Interesting topic! How about flamegraph / inferno? I'd like to study more about this topic. Flamegraph seems cool but I still didn't really know how to read and analyze infor that graph. if you have experience with it please make a video or you can share about it in a live streaming if you don't mind. Thanks!
I knew I had used cargo flamegraph before, and actually in that anpass project I have a recipe for it in the Makefile. I might even prefer that visualization for the time spent in each function (compared to the flow chart thing in kcachegrind), but I really like how kcachegrind can also show the source code. On a closer look, they appear to be showing slightly different data points, so it's probably worth using them both. In particular, the flamegraph is showing me spending like 33% of my time indexing matrices, which only shows up as part of another block in kcachegrind. I'll try to use it in a video or stream too, thanks for the suggestion!
One thing that may improve the performance of your project is using “&” instead of “&&” and “|” instead of “||”. This way you are saying that you want to evaluate the whole thing and doesn’t want to short circuit it.
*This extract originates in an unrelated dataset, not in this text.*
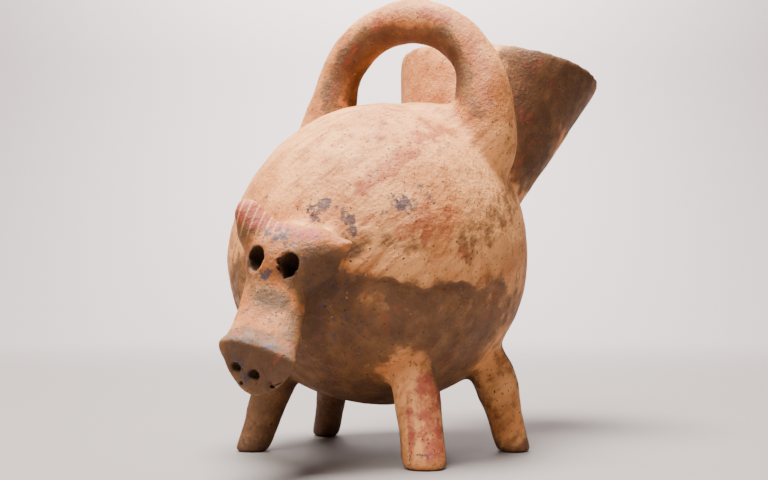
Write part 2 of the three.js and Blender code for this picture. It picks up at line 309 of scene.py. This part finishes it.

It sometimes helped me improve the performance on some benchmarks
Another thing that helped me before: use some plain linear algebra before writing the algorithm. I’ve got under 1 microsecond on linear regressions given that I know that the x axis is symmetrical. There are some basis/algorithms that let you compute on compile time and let you get a nice matrix and a nice system of equations
Interesting suggestions! I thought short-circuiting would usually speed things up, but as always, I guess you have to measure to be sure!